--- DATA SHOWN ---

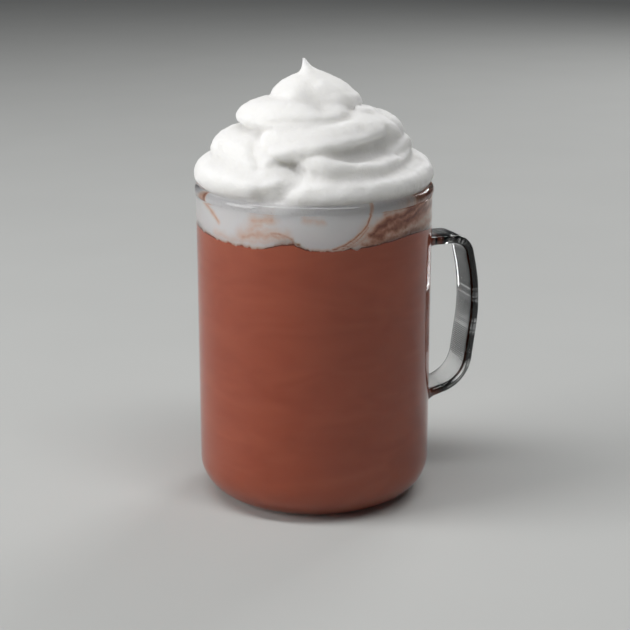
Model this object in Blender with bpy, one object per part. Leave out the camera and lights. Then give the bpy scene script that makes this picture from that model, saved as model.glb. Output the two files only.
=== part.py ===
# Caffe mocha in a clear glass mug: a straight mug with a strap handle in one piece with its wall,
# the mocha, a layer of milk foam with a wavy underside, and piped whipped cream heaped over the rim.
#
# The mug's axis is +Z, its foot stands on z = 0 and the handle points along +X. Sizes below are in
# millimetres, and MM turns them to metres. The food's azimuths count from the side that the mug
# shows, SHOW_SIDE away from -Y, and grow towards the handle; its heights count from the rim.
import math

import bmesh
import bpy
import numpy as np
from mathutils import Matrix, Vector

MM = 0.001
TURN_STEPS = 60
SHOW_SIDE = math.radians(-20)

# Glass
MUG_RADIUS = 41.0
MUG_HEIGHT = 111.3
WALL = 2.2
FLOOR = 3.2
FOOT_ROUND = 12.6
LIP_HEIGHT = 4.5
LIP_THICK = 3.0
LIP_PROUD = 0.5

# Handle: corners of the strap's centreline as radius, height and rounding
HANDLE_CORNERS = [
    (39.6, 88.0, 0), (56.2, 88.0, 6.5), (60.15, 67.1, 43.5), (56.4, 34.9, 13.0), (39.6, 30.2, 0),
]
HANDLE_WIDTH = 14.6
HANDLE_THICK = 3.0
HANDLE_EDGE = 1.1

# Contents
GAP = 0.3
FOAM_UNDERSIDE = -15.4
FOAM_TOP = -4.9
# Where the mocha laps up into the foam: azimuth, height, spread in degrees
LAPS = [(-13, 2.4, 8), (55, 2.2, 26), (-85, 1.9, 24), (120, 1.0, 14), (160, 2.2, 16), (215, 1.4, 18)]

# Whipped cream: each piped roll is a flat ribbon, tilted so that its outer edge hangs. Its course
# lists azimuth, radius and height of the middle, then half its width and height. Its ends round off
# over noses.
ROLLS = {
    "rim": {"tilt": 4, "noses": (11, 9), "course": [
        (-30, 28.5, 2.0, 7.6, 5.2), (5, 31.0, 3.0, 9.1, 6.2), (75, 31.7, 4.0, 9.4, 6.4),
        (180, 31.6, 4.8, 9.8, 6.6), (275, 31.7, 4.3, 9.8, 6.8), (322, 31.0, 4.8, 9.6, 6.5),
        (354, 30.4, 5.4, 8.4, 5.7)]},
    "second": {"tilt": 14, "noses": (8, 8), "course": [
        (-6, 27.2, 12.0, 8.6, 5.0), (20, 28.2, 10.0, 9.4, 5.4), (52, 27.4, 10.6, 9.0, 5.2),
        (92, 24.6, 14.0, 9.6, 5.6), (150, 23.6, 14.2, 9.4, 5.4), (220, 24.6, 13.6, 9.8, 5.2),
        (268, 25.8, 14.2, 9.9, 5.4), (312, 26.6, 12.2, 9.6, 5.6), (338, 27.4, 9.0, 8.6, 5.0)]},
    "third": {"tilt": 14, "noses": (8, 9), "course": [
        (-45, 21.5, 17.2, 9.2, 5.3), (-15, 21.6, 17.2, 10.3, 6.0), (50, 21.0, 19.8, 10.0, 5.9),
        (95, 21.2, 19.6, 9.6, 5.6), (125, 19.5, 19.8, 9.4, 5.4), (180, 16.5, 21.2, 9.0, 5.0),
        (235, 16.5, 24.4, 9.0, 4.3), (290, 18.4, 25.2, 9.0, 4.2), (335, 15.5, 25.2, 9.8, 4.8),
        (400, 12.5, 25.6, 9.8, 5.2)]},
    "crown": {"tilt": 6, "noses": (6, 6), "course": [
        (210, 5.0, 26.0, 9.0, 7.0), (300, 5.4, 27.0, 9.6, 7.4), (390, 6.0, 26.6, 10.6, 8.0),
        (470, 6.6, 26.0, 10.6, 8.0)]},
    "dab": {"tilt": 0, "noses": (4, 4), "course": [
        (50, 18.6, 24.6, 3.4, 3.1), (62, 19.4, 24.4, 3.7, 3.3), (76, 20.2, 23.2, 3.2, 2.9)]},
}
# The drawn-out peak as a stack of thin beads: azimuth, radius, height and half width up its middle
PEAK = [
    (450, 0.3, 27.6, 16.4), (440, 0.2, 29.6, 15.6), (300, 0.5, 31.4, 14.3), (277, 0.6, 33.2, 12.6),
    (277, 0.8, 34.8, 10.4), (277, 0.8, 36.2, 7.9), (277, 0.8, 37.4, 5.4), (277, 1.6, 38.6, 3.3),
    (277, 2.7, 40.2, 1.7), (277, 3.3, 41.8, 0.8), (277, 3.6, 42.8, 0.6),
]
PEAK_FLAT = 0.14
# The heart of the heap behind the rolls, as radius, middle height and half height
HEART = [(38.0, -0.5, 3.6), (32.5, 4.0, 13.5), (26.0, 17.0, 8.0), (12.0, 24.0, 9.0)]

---

### [TASK STATEMENT]
Copy every line above that holds the word "part".

### [COMPLETED TASK]
Model this object in Blender with bpy, one object per part. Leave out the camera and lights. Then give the bpy scene script that makes this picture from that model, saved as model.glb. Output the two files only.
=== part.py ===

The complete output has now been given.